Cinematical: We talked about the idea of Pixar being an auteur-driven studio, but obviously there's an amazingly collaborative environment. How do you reconcile the two aspects of that, where you are authoring and shepherding this idea to the screen, and at the same time you have so many other people participating in that process? Are you vindicated by the success of Up, whether it speaks to either aspect of that?
Docter: It's a really good question. I'll answer it kind of in phases. At the beginning and at various times during production, the director is really shaping and molding the thing -- and of course, it's always a collaboration. You have anywhere from, at its smallest, one or two people, so you're never really working completely alone. At its biggest, three or four hundred people. So it's very much a collaboration. But in terms of where the film is headed, the direction of it, the director is driving that. Really, you can look at any of the Pixar films and really see the sensibilities of the individuals behind those films. Brad Bird's films really reflect who he is and what he finds important about life and so on and so on. But, I think when it becomes collaborative is where ultimately at some point, the film almost takes on a mind of its own, and you realize I'm not leading this, I'm following it. It's my job to shape it and move it along, but everybody's in service of the film, even the director.
We have these meetings where other directors will come in -- we sort of pompously call ourselves 'The Brain Trust' -- where you have John Lasseter, Andrew Stanton, Bob Peterson, heads of story and various departments from other films, and everybody watches the movie at the same time. You have a sense for whether it's playing in the room, what parts are dull, which are confusing. At that moment, like I say, everyone's in service of the film. It's not me saying, 'I'm making a statement as an artist,' it's about entertaining the audience. And if it's not entertaining, whatever high horse I'm on, out it goes. It's all about making a story that connects to people. That's where it's probably at its most socialist, where everybody's kicking in ideas and everyone's right, but nobody is -- because in the end, the director takes all that.
In the case of Up, I get to decide, along with Bob Peterson as co-director and writer; we would sort through these notes and go, this one I just don't understand, this note goes contrary to the feeling of what we're going for, this note is great, let's make this slight adjustment to it.
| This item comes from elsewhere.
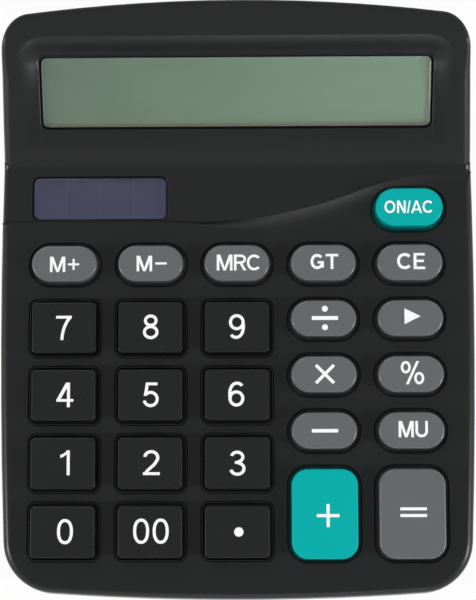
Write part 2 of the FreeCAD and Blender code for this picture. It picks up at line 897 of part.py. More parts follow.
def keypad_membrane():
    """Rubber sheet with one hollow dome under each key."""
    half = sheet_half_width
    sheet = box(-half, half, sheet_front_y, sheet_rear_y, board_top, sheet_top)
    lobe = box(sheet_lobe_x, half, sheet_rear_y - past, sheet_lobe_y, board_top, sheet_top)
    domes, hollows = [], []
    slope = (dome_base - dome_top) / 2 / dome_height
    roof_z = dome_top_z - dome_roof
    for key in keys:
        centre = V(key[1], key[2], 0)
        dome = frustum(dome_base, dome_top, sheet_top - near, dome_top_z)
        inner_top = dome_top - 2 * dome_wall + 2 * slope * dome_roof
        inner_base = inner_top + 2 * slope * (roof_z - board_top)
        inner = frustum(inner_base, inner_top, board_top, roof_z)
        dome.translate(centre)
        inner.translate(centre)
        domes.append(dome)
        hollows.append(inner)
    hole = board_post + 2 * board_post_gap
    holes = [post(hole, x, y, board_top - past, sheet_top + past) for x, y in board_spots()]
    sheet = sheet.fuse([lobe] + domes).removeSplitter()
    return placed(sheet.cut(hollows + holes), keypad_frame)


def chip_cover():
    """Resin cover over the chip, under the board."""
    cover = frustum(chip_size, chip_top_size, 0, chip_height)
    cover.rotate(V(0, 0, 0), V(1, 0, 0), 180)
    cover.translate(V(0, chip_y, board_bottom))
    return placed(cover, keypad_frame)


def capacitor():
    low = board_bottom - capacitor_length
    can = rod(capacitor_diameter, capacitor_x, capacitor_y, low, board_bottom)
    return placed(can, keypad_frame)


def case_screws():
    """Pan heads below, shanks up through the towers into the posts."""
    screws = []
    tip = post_low + case_screw_grip
    for x, y in both_sides(case_screw_spots):
        head_low = counterbore_top - case_screw_head_height
        head = rod(case_screw_head, x, y, head_low, counterbore_top)
        screws.append(head.fuse(post(case_screw_shank, x, y, counterbore_top - root, tip)))
    return Part.makeCompound(screws)


def lower_outside():
    """Outside of the lower case: tapered tray with a bevelled foot edge."""
    block = lower_block(parting_inset, base_z)
    rim = [e for e in block.Edges if e.BoundBox.ZMax < base_z + near]
    return block.makeChamfer(base_chamfer, rim)


def alignment_lip():
    """Rim that stands inside the upper case, cut away beside the rear screw posts."""
    outer = side_wall + lip_gap
    lip = upper_block(outer).cut(upper_block(outer + lip_thickness))
    lip = lip.common(above_parting(lip_root)).cut(above_parting(-lip_height))
    relief = case_post / 2 + 2 * lip_gap
    for x, y in both_sides(case_screw_spots):
        if abs(y) < abs(x):
            ends = sorted((x, math.copysign(case_width, x)))
            lip = lip.cut(box(ends[0], ends[1], y - relief, y + relief, -past, reach))
    return lip


def floor_ribs():
    """Low stiffening ribs on the floor, along and across."""
    half = rib_thickness / 2
    low, high = floor_z - root, floor_z + rib_height
    ribs = [box(x - half, x + half, rib_front_y, rib_rear_y, low, high) for x in rib_xs]
    wide = rib_half_width
    return ribs + [box(-wide, wide, y - half, y + half, low, high) for y in rib_ys]


def door_cuts():
    """Opening of the sliding door with its side grooves, and the wires' way out of the bay."""
    plate_x = door_width / 2
    groove_x = plate_x + door_tongue + door_rail_clear
    front = door_front_y - door_gap
    end, half = bay_half + 2 * bay_wall, contact_hole / 2
    y0, y1 = bay_centre_y - half, bay_centre_y + half
    return [
        box(-plate_x, plate_x, front, case_length, 0, deck_z),
        box(-groove_x, groove_x, front, case_length, groove_low, deck_z),
        box(-end, end, y0, y1, cell_z - half, cell_z + half),
    ]


def bottom_case():
    """Lower case: tray with an alignment lip, ribs, screw towers and battery bay."""
    outside = lower_outside()
    tray = outside.cut(lower_block(parting_inset + lower_wall, floor_z)).cut(above_parting())
    pieces = [alignment_lip()] + floor_ribs()
    deck_x = door_width / 2 + door_tongue + bay_wall
    deck_front = door_front_y - bay_wall
    deck = box(-deck_x, deck_x, deck_front, case_length, base_z + root, deck_z + door_rail_cover)
    pieces.append(deck.common(outside))
    wall_x, wall_top = bay_half + bay_wall, bay_roof + bay_wall
    wall_front, wall_rear = bay_front - bay_wall, bay_rear + bay_wall
    pieces.append(box(-wall_x, wall_x, wall_front, wall_rear, deck_z, wall_top))
    towers = []
    cuts = [box(-bay_half, bay_half, bay_front, bay_rear, 0, bay_roof)] + door_cuts()
    for x, y in both_sides(case_screw_spots):
        towers.append(post(tower_size, x, y, base_z + root, tower_top).common(outside))
        cuts.append(rod(counterbore_diameter, x, y, 0, counterbore_top))
        cuts.append(post(tower_hole, x, y, 0, tower_top + past))
    return tray.fuse(pieces).removeSplitter().fuse(towers).cut(cuts)


def battery_door():
    """Sliding door: plate flush with the underside, side tongues and finger grip."""
    half = door_width / 2 - door_gap
    tongue = half + door_tongue
    low = door_top - door_tongue_thickness
    plate = box(-half, half, door_front_y, case_length, base_z, door_top)
    plate = plate.fuse(box(-tongue, tongue, door_front_y, case_length, low, door_top))
    plate = plate.common(lower_outside())
    end, wide = grip_length / 2, grip_pitch / 4
    for k in range(grip_ridges):
        y = bay_centre_y + (k - (grip_ridges - 1) / 2) * grip_pitch
        plate = plate.cut(box(-end, end, y - wide, y + wide, 0, base_z + grip_depth))
    return plate.removeSplitter()


def rubber_feet():
    feet = [rod(foot_diameter, x, y, 0, base_z) for x, y in both_sides(foot_spots)]
    return Part.makeCompound(feet)


def lying_bar(diameter, x0, x1):
    """Round bar along the cell's axis."""
    bar = rod(diameter, 0, 0, x0, x1)
    bar.rotate(V(0, 0, 0), V(0, 1, 0), 90)
    bar.translate(V(0, bay_centre_y, cell_z))
    return bar


def battery_cell():
    """Cylindrical cell lying across the case, with its raised positive end to the right."""
    can = lying_bar(cell_diameter, cell_start, cell_end)
    return can.fuse(lying_bar(cell_nub_diameter, cell_end, nub_end))


def contact_plate(x0, x1):
    y0, z0 = bay_centre_y - contact_width / 2, cell_z - contact_height / 2
    return box(x0, x1, y0, y0 + contact_width, z0, z0 + contact_height)


def contact_positive():
    return contact_plate(bay_half - contact_thickness, bay_half)


def contact_negative():
    """Spring strip folded into a V that presses on the cell's flat end."""
    plate = contact_plate(-bay_half, -bay_half + contact_thickness)
    tip_x = cell_start - contact_gap
    wall_x = -bay_half + contact_thickness / 2
    top, low = cell_z + contact_height / 2, cell_z - contact_height / 2
    flat_top, flat_low = cell_z + spring_flat / 2, cell_z - spring_flat / 2
    fold = [(wall_x, top - contact_thickness), (tip_x, flat_top), (tip_x, flat_low)]
    fold.append((wall_x + spring_foot, low))
    inner = [(x - contact_thickness, z) for x, z in fold]
    ring = [V(x, bay_centre_y - contact_width / 2, z) for x, z in fold + inner[::-1]]
    leaf = Part.Face(Part.makePolygon(ring + ring[:1])).extrude(V(0, contact_width, 0))
    keep = box(-bay_half, tip_x, 0, case_length, low, top)
    return plate.fuse(leaf.common(keep)).removeSplitter()


def bent_wire(points):
    """Thin tube along straight runs joined by tangent arcs."""
    edges = []
    at = points[0]
    for before, corner, after in zip(points, points[1:], points[2:]):
        back, ahead = before - corner, after - corner
        cut = wire_bend_share * min(back.Length, ahead.Length)
        half_angle = back.getAngle(ahead) / 2
        radius = cut * math.tan(half_angle)
        back.normalize()
        ahead.normalize()
        bisector = back + ahead
        bisector.normalize()
        start, end = corner + back * cut, corner + ahead * cut
        middle = corner + bisector * (radius / math.sin(half_angle) - radius)
        edges.append(Part.LineSegment(at, start).toShape())
        edges.append(Part.Arc(start, middle, end).toShape())
        at = end
    edges.append(Part.LineSegment(at, points[-1]).toShape())
    ring = []
    for k in range(wire_sides + 1):
        turn = 2 * math.pi * k / wire_sides
        offset = V(0, math.cos(turn), math.sin(turn)) * (wire_diameter / 2)
        ring.append(points[0] + offset)
    return Part.Wire(edges).makePipeShell([Part.makePolygon(ring)], True, False)


def battery_wires():
    """One lead from each contact, out through the bay wall and forward to the board."""
    wires = []
    for side in (-1, 1):
        end = keypad_frame.multVec(V(side * wire_end_x, wire_end_y, board_bottom))
        low = keypad_frame.multVec(V(side * wire_end_x, wire_end_y, board_bottom - wire_rise))
        start = V(side * bay_half, bay_centre_y, cell_z)
        out = V(side * (bay_half + bay_wall + wire_out), bay_centre_y, cell_z)
        wires.append(bent_wire([start, out, low, end]))
    return Part.makeCompound(wires)


nodes = {
    "top_case": top_case,
    "bottom_case": bottom_case,
    "battery_door": battery_door,
    "rubber_feet": rubber_feet,
    "display_window": display_window,
    "lcd_panel": lcd_panel,
    "lcd_holder": lcd_holder,
    "lcd_ribbon": lcd_ribbon,
    "solar_window": solar_window,
    "solar_cell": solar_cell,
    "solar_pad": solar_pad,
    "solar_leads": solar_leads,
    "main_board": main_board,
    "keypad_membrane": keypad_membrane,
    "chip_cover": chip_cover,
    "capacitor": capacitor,
    "case_screws": case_screws,
    "battery_cell": battery_cell,
    "battery_contact_positive": contact_positive,
    "battery_contact_negative": contact_negative,
    "battery_wires": battery_wires,
}

os.makedirs("parts", exist_ok=True)
for name, make in nodes.items():
    make().exportStep(f"parts/{name}.step")
for key in keys:
    key_cap(key).exportStep(f"parts/{key[0]}.step")
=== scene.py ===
import math

import bmesh
import bpy
from mathutils import Matrix, Vector
from mathutils.geometry import convex_hull_2d, delaunay_2d_cdt


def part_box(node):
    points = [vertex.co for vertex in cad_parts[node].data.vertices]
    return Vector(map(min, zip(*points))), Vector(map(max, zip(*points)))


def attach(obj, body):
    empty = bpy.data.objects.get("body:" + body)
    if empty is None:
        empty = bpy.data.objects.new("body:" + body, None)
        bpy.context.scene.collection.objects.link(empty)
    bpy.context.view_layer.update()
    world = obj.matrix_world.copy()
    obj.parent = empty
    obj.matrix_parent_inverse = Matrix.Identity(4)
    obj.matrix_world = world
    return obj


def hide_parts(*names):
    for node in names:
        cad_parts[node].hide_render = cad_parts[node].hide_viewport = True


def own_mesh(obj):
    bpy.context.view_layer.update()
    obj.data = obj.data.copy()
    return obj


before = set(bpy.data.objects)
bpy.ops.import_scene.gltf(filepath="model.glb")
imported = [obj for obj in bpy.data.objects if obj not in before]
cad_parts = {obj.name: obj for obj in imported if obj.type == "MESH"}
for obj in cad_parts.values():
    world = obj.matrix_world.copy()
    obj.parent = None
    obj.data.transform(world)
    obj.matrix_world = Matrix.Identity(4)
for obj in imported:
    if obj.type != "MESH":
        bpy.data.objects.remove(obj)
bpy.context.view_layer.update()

# Sizes are in millimetres, in the keypad's and screen's own planes. Meshes are made in metres.
MM = 0.001


def sloped(y, z, tilt):
    """Plane across the case, by its origin and its rise to the rear in degrees."""
    return Matrix.Translation((0, y * MM, z * MM)) @ Matrix.Rotation(math.radians(tilt), 4, "X")


def upward(plane):
    """A plane's normal."""
    return plane.to_3x3() @ Vector((0, 0, 1))


SCREEN_FOOT, HEAD_TILT = -13.6, 6.5
KEYPAD = sloped(1.28, 18.911, 5)
SCREEN = sloped(51.952, 30.708, 28.5)
HEAD = SCREEN @ sloped(SCREEN_FOOT, 0, HEAD_TILT)
LEVEL = Matrix.Identity(4)
LIFT = upward(KEYPAD)

# Heights over the keypad's plane, and of the case's underside over the table
KEY_RISE, VALLEY = 3.2, -1.2
FLANGE_TOP, FLANGE_LOW, PLUNGER_LOW = -2.9, -3.8, -4.6
DOME_TOP, SHEET_TOP, BOARD_TOP, BOARD_LOW = -4.65, -6.35, -7.15, -8.75
BASE = 1.5

# Columns are one pitch apart, and each kind of key has its rear row and its step to the next
PITCH = 21.5
OVAL_REAR, OVAL_STEP = 9.3, 13.9
DIGIT_REAR, DIGIT_STEP = -6.7, 16.8
TALL_PLACE = -52.8

# Panes as x, y, width, height and corner radius, and the seams round them
DISPLAY = (0.0, 0.0, 96.8, 17.4, 1.4)
SOLAR = (-34.6, 26.4, 33.4, 10.5, 1.5)
SEAM, SOLAR_SEAM = 0.5, 0.35


def oval(name, column, row):
    """Oval key in its column and row."""
    return (name, column * PITCH, OVAL_REAR - row * OVAL_STEP, 16.2, 9.0, 4.5)


def digit(name, column, row):
    """Figure key in its column and row."""
    return (name, column * PITCH, DIGIT_REAR - row * DIGIT_STEP, 15.9, 12.6, 1.0)


def tall(name, column):
    """Tall key of the front row in its column."""
    return (name, column * PITCH, TALL_PLACE, 16.3, 22.0, 4.0)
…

In that sense, the director ultimately shapes the film with the help of this great community.
Cinematical: In the case of Up, you had Tom McCarthy also working on a version of the script; Joss Whedon also co-wrote Toy Story. Does it help to bring in someone who's maybe not as familiar with that in-house process in terms of animated filmmaking?
Docter: Sometimes. Sometimes writers just key into the sensibility and the director and the medium and the Pixar sensibility, whatever that is, and other times they don't. Undoubtedly, with any creative person you're going to get some interesting things, but sometimes it ends up steering off a little bit differently. I find that the films are really a reflection of the people working on them, so if you cast a new writer, the film's inherently going to bend. It's going to change a little bit because now this person is starting to influence what it is. In the case of Joss Whedon, he came on and the story was already pretty solid. He was just giving us extra juice -- funnier lines, more biting sarcasm in places that needed it, and a kind of a focus to the scenes. In the case of Tom McCarthy, the film was very ethereal and not nailed down at that point so he was bringing in elements that became fairly foundational, like Russell the Cub Scout. That was not an element we had in the story at that point. So really it depends on the specifics.
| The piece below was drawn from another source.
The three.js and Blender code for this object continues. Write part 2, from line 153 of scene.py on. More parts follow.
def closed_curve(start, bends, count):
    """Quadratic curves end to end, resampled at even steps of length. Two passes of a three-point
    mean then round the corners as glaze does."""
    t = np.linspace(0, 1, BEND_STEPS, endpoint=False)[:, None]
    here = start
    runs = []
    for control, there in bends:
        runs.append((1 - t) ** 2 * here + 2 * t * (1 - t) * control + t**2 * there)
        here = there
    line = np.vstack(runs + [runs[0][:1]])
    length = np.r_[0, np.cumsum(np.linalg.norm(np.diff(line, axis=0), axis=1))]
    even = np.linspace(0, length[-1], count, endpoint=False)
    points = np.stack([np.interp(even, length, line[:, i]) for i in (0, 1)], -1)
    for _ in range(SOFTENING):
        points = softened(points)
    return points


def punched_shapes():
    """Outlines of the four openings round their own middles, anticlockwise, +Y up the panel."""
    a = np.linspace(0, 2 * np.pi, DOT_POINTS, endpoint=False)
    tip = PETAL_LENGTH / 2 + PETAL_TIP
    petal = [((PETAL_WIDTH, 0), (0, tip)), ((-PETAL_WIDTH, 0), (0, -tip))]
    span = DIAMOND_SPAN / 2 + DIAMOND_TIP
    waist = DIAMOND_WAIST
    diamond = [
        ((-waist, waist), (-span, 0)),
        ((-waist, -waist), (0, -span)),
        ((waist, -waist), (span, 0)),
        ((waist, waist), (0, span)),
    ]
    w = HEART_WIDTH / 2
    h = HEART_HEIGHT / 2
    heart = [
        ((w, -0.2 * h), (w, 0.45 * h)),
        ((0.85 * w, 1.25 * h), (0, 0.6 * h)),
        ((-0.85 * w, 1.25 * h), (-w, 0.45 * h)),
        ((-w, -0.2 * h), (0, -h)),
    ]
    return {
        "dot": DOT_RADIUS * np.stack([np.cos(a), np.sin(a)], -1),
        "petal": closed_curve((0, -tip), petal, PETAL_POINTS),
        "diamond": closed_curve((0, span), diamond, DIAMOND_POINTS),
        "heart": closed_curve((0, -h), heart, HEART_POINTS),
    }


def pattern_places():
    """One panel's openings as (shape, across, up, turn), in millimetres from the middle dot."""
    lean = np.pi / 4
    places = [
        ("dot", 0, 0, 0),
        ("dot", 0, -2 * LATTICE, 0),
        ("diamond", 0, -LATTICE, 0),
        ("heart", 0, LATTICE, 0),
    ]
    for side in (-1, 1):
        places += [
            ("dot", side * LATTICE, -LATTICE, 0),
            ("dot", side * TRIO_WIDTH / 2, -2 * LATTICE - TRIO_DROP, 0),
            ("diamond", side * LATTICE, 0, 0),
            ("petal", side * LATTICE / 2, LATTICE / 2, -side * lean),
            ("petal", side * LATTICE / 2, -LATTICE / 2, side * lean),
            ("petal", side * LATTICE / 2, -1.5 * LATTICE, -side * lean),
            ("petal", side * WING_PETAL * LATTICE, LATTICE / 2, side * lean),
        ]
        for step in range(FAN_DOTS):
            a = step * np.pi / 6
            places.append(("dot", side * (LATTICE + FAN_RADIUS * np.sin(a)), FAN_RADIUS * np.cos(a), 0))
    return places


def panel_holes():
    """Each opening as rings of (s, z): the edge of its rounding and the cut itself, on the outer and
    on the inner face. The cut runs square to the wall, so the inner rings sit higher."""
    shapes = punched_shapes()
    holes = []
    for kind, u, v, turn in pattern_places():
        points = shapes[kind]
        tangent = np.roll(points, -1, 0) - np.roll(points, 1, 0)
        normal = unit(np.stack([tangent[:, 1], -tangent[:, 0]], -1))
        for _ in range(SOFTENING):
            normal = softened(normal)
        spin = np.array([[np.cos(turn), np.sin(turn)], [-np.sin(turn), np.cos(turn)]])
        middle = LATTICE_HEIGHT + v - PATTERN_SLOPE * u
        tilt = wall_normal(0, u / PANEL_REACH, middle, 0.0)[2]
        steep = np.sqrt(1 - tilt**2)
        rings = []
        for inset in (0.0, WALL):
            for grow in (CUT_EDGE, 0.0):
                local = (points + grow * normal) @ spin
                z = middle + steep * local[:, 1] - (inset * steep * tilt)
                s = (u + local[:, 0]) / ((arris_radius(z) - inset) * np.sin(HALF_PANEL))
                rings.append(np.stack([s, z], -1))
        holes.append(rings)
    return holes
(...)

Cinematical: Up didn't have the most obvious marketing potential, and Disney recently announced their focus on incorporating a marketing or cross-promotional component to their projects going forward. Is that something that has trickled down to Pixar, or something you maybe have to be aware of when you're pitching ideas now?
Docter: It's nothing that we think about. We never have, and I hope we never will. My thought at the very beginning is, 'Does this character and this story connect with me? Does it make me think and make me feel something?' Our thinking is that there might be things you could make toys of 'til the cows come home, but unless you care about that character, nobody's going to buy those toys. The toys and everything else are almost like getting a souvenir when you go on vacation; if you had a lousy time at the Grand Canyon, you're not going to buy the Grand Canyon souvenirs! So our job, first and foremost, which is the cornerstone of everything, is to make a great experience for the audience. From there, and this is kind of the way things are set up which is nice, I as a filmmaker don't have to really worry about that. I'm involved when I can be, to make sure that the characters are on model and appropriate to the feel of the film, but it's certainly nothing that I have to worry about as part of my job.
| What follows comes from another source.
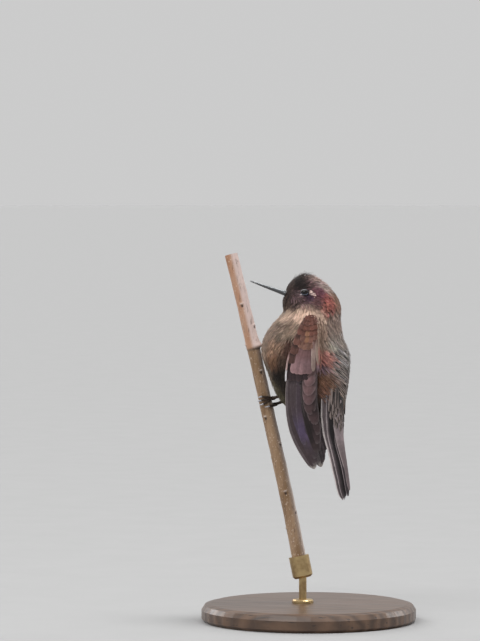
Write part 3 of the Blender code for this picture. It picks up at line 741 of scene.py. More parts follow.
def growFeathers(name, look, slot, lines, normals, found, polar):
    count, steps = lines.shape[:2]
    lengths = np.linalg.norm(np.diff(lines, axis=1), axis=2).sum(1)
    heading = unit(np.gradient(lines, axis=1))
    across = unit(np.cross(normals, heading))
    t = np.linspace(0, 1, steps)[None]
    depth = featherMake["rootDepth"] * lengths[:, None]
    rise = -depth * (1 - t) ** 1.2 - featherMake["seat"] + (found["lift"] * found["shag"])[:, None] * t**2
    lines = lines + normals * rise[:, :, None]
    loose = found["loose"][:, None]
    along = np.clip(template[None, :, 0] + template[None, :, 3] * loose, 0, 1.06)
    wide = blend(template[None, :, 1], template[None, :, 2], loose)
    pointed = featherMake["pointed"] * (1 - 1 / found["stretch"][:, None])
    wide = wide * (1 - pointed * np.clip(along, 0, 1) ** 2)
    at = np.clip(along, 0, 1) * (steps - 1)
    half = found["half"][:, None]
    beyond = np.maximum(along - 1, 0)[:, :, None] * lengths[:, None, None]
    height = template[None, :, 4] * featherMake["thick"] - featherMake["arch"] * wide**2 * half
    points = sampled(lines, at) + sampled(heading, at) * beyond
    points = points + sampled(across, at) * (wide * half)[:, :, None]
    points = points + sampled(normals, at) * height[:, :, None]
    faces = templateFaces[None] + (np.arange(count) * len(template))[:, None, None]
    vane = np.stack((0.5 + 0.5 * template[None, :, 1] + 0 * along, along * 0.94), 2)
    root = fitChart(chart(lines[:, 0], headCentre if polar else bodyAxis, polar))
    bake = root[:, None] + (vane - 0.5) * onMap
    tint = np.repeat(found["tint"][:, None], len(template), 1)
    marks = np.stack([found[key] for key in ("rim", "core", "gloss", "odd")], 1)
    marks = np.repeat(marks[:, None], len(template), 1)
    bundle = Bundle()
    bundle.add(points, [faces.reshape(-1, 3)], vane=vane.reshape(-1, 2), OFBake=bake.reshape(-1, 2),
               tint=tint.reshape(-1, 3), marks=marks.reshape(-1, 4))
    print(f"{name}: {count} feathers, {faces.shape[0] * faces.shape[1]} triangles")
    return finishPiece(bundle.build(name, look), slot)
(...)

Cinematical: How far are you into your next project?
Docter: I'm on a couple of different things that are pretty early on; one's being storyboarded and put up on reels, which is where the rubber meets the road. That's the hard part of it. The early days, usually you can think of all these great ideas, and they sound interesting and intriguing, and then you get in there and you have to storyboard it to make each beat work. Make you care about the character, yet have him flawed so he can have growth throughout the film. Those are hard things to do! And just when you think you understand now how you're going to do it, the next film comes up and hits you from the side and you didn't see it coming. It's not easy!
Cinematical: Which project is it that you're working on?
Docter: Can't say, sorry.
Cinematical: I know one of the things potentially on the slate for you is Monsters, Inc. 2. Is that something that you are or were eager to revisit and follow up?
Docter: Well, it's like anything else at Pixar; we try to only attack something or take it on if there's something intriguing about it. So if we don't find a story and a wrinkle to these characters that makes us feel compelled to do it, then we won't. For me, the most interesting part is usually taking something new on, so the film I'm developing now is an original project. That's the hard part, but it's also the exciting part. It's the part where you start to lose your hair and you wake up at three in the morning, but looking back, it's the part that's most rewarding.